Cas Haley’s fourth studio album, More Music More Family, sounds like precisely what it is: a grateful musician recalibrating his life and art.
Following the release of his 2013 LP La Si Dah, East Texas native Haley, who first rose to prominence in 2007 on America’s Got Talent, suffered a fall while skiing, an accident which left him unable to sing for eight months. While he recovered, Haley examined his life, and re-prioritized what meant the most to him.
The results of this soul-searching are evident in the reggae-kissed pop-folk found throughout Family’s dozen tracks, which were recorded in Kauai, Hawaii and are being released on Jimmy Buffett’s Mailboat Records label.
“I’m just a family man/With music as my ride,” Haley sings on the gently undulating title track. Hearing the gratitude and relief coursing through every note, it’s as if Haley has given the listener some relief of their own. Haley celebrates More Music More Family’s release, with support from Vanessa Peters, Dec. 17 at Dallas’ Kessler Theater.

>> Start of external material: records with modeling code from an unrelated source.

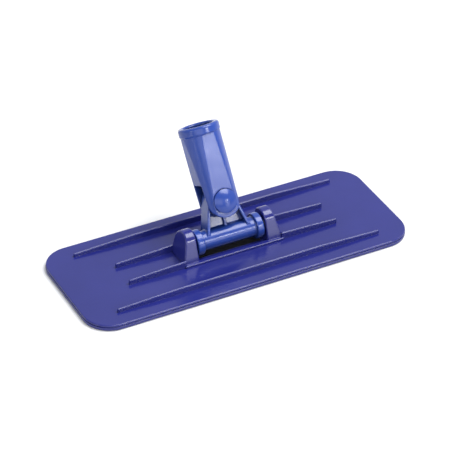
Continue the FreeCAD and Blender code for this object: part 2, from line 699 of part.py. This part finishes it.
def make_pivot_screw():
    """Pan head with a cross recess, its shank screwed into the pin."""
    under = size("dome_seat") + "dome_height" - "seat_depth" + "spring_thickness"
    head, height, edge = size("head_radius"), size("head_height"), size("head_edge")
    shank, point = size("screw_radius"), size("screw_radius") * size("screw_point_share")
    tip, top = size("screw_hole_spare") - "screw_end", under + height
    corners = [
        (0, tip), (point, tip), (shank, tip + shank), (shank, under), (head, under),
        (head, top - edge), (head - edge, top), (0, top)]
    body = turned_piece("pivot_screw", "screw_profile", corners, {5: edge})
    sketch = new_sketch(body, "cross_recess", "XZ_Plane", -top - "past")
    long_half, short_half = size("cross_span") / 2, size("cross_width") / 2
    draw_outline(sketch, [
        (long_half, -short_half), (long_half, short_half), (short_half, short_half), (short_half, long_half),
        (-short_half, long_half), (-short_half, short_half), (-long_half, short_half),
        (-long_half, -short_half), (-short_half, -short_half), (-short_half, -long_half),
        (short_half, -long_half), (short_half, -short_half)])
    pocket(body, sketch, size("cross_depth") + "past", reverse=True)
    return body


# ------------------------------------------------------------------------------------- build, check, write
pieces = [
    make_pad_plate(),
    make_grip_strip("grip_strip_front", -1),
    make_grip_strip("grip_strip_back", 1),
    make_hinge_axle(),
    make_axle_plug(),
    make_swivel_yoke(),
    make_handle_socket(),
    make_pivot_pin(),
    make_pivot_cap(),
    make_spring_washer(),
    make_pivot_screw(),
]
doc.recompute()

for item in doc.Objects:
    if "Invalid" in item.State or "Error" in item.State:
        raise RuntimeError(f"{item.Label} failed: {item.State}")

os.makedirs("parts", exist_ok=True)
for piece in pieces:
    shape = piece.Shape
    if shape.isNull() or not shape.isValid():
        raise RuntimeError(f"{piece.Label} has no valid shape")
    shape.exportStep(f"parts/{piece.Label}.step")
    print(f"{piece.Label}: {len(shape.Solids)} solid, {shape.Volume / 1000:.2f} cm3")
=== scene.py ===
import json
import math
import random

import bmesh
import bpy
from mathutils import Matrix, Vector


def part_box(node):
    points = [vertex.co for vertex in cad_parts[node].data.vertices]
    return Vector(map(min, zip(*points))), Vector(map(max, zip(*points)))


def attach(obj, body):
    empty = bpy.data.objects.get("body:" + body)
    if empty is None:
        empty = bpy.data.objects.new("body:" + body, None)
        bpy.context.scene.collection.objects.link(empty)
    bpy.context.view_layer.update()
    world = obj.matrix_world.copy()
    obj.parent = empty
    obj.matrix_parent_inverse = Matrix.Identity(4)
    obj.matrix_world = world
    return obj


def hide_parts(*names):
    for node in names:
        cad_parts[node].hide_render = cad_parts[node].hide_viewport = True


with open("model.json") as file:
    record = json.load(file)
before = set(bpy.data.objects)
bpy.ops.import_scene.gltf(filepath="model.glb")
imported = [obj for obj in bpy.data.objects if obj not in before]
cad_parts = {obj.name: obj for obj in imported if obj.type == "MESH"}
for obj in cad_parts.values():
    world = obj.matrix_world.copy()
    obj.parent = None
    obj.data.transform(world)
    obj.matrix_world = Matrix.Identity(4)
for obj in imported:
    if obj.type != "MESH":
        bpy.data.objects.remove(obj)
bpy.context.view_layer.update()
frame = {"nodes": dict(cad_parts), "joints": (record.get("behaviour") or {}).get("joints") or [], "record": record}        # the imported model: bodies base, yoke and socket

MM = 0.001
random.seed(7)

# ------------------------------------------------------------------------------- places read from the frame
joints = {joint["name"]: joint for joint in frame["joints"]}
mounts = {mount["name"]: mount for mount in frame["record"]["mounts"]}
THREAD = mounts["handle_thread"]
FRONT = Vector(joints["swivel"]["axis"]).normalized()      # out of the front ear, along the pivot
UP = Vector(THREAD["axis"]).normalized()                   # along the socket, out of its mouth
SIDE = FRONT.cross(UP).normalized()                        # across the socket, at right angles to both


# ------------------------------------------------------------------------------------------- mesh helpers
SOFT_VOXEL = 0.3 * MM      # voxel size that the softened mouldings are remeshed at
SOFT_PASSES = 4            # smoothing passes that ease their edges


def add_object(name, mesh, body, smooth=True):
    """A new piece that rides a body."""
    piece = bpy.data.objects.new(name, mesh)
    bpy.context.scene.collection.objects.link(piece)
    if smooth:
        for polygon in mesh.polygons:
            polygon.use_smooth = True
    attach(piece, body)
    return piece


def join_rings(work, lower, upper):
    """Faces of a bmesh between two rings with the same number of corners."""
    for number in range(len(lower)):
        following = (number + 1) % len(lower)
        work.faces.new((lower[number], lower[following], upper[following], upper[number]))


def finished_mesh(name, work):
    """The mesh of a bmesh, with its faces turned outwards."""
    bmesh.ops.recalc_face_normals(work, faces=work.faces)
    mesh = bpy.data.meshes.new(name)
    work.to_mesh(mesh)
    work.free()
    return mesh


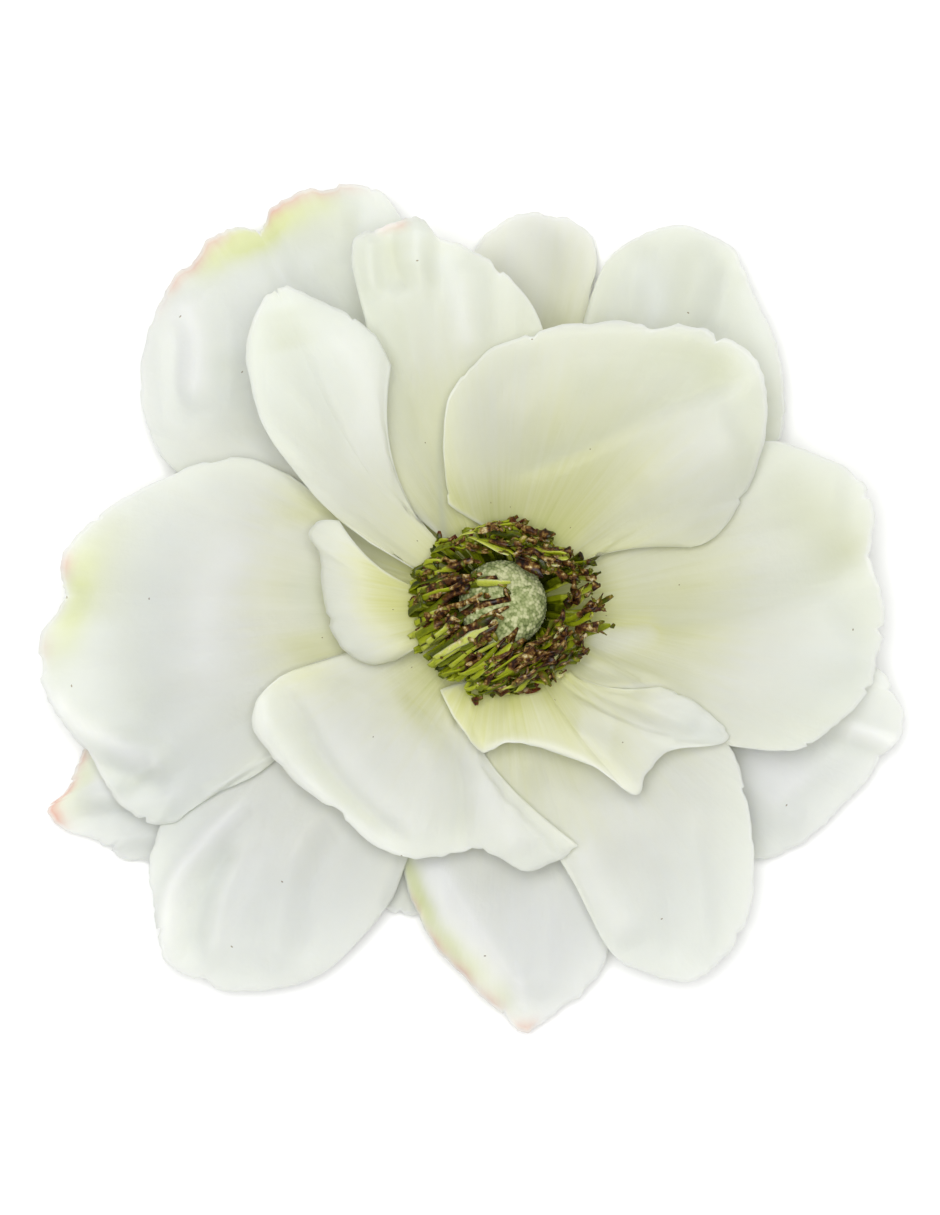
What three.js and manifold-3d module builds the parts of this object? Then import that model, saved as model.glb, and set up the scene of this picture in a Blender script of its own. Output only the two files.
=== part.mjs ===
// A cut anemone bloom lying face up: nineteen petals in six tiers on a short receptacle, round a swept ring of
// stamens and a domed pistil. Millimetres, +Z up, with +Y towards the top of the bloom as it is looked down on.
import * as THREE from 'three';
import { mergeVertices } from 'three/addons/utils/BufferGeometryUtils.js';
import Module from 'manifold-3d';

const wasm = await Module();
wasm.setup();

// Driving dimensions
const BLADE = 0.6;          // thickness of a petal
const CLAW_RING = 5.6;      // radius of the ring on which the petals start, at their narrow claws
const LOWEST_CLAW = 3.6;    // height of the lowest tier of claws
const TIER_STEP = 1.1;      // from one tier of claws to the next
const SEAT_GAP = 0.3;       // between the receptacle and what it carries
const LAY_GAP = 0.45;       // least air between two petals that lie on each other
const STEM_RADIUS = 1.7;    // of the cut stem under the bloom
const STEM_END = 0.4;       // height of the cut above the surface that the bloom lies on
const PISTIL_RADIUS = 4.95;
const PISTIL_LEAN = 0.19;   // radians
const PISTIL_TOWARDS = new THREE.Vector2(0.5, 0.87);   // the side that it leans to
const BULGE = new THREE.Vector2(-0.9, -0.2);   // where the ring of stamens bulges to
const SWEEP = new THREE.Vector2(3.1, 1.2);   // how far the tips of the stamens are swept to one side

const HEAD_TOP = LOWEST_CLAW + 5 * TIER_STEP + 0.5;     // top of the receptacle

// How finely a petal is worked out while it is laid, and which of those steps its solid keeps
const LAY_ROWS = 20;        // from claw to margin
const LAY_COLUMNS = 24;     // from flank to flank
const SOLID_STEP = 2;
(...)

Jay Luse, ‘The Soulful Attraction’
Dallas-via-Zimbabwe hip-hop artist Jay Luse (born Jason Lusengo) more than fulfills the promise of his debut EP’s title, The Soulful Attraction. Brimming with style and confidence, these nine tracks gleam and grab hold from the get-go. Luse counts himself as a member of Denton’s Channel X(TEN) rap collective, and production was handled by Blue, the Misfit, DailyBreed, Neal Thompson and Pocketbook, among others. Attraction also marks Luse as someone equally comfortable with seduction (the plush Tinashe) as he is grappling with society (Perception, which weaves the repeated phrase “young black handsome successful” into its laid-back beat). By the time the gritty DAS arrives to close out Attraction, you’ll be eagerly reaching for the repeat button.
Frenchie’s Blues Destroyers, ‘Dallas Sessions’
The Dallas-based duo Frenchie’s Blues Destroyers keep it almost elementally simple, despite the destructive name: Kevin “Frenchie” Sciou handles guitars and vocals, while Pete Coatney keeps time on the drums. (Sciou previously released a handful of singles and LPs as a solo artist.) Together, the pair makes what it describes as “American music,” rock ‘n roll scuffed up with the blues. Sciou’s vocals are lighter and more expressive than you might expect, which is both disorienting and inviting. The Dallas Sessions EP is the maiden voyage for Frenchie’s Blues Destroyers, and over the course of three concise songs, proves to be a quite pleasurable ride.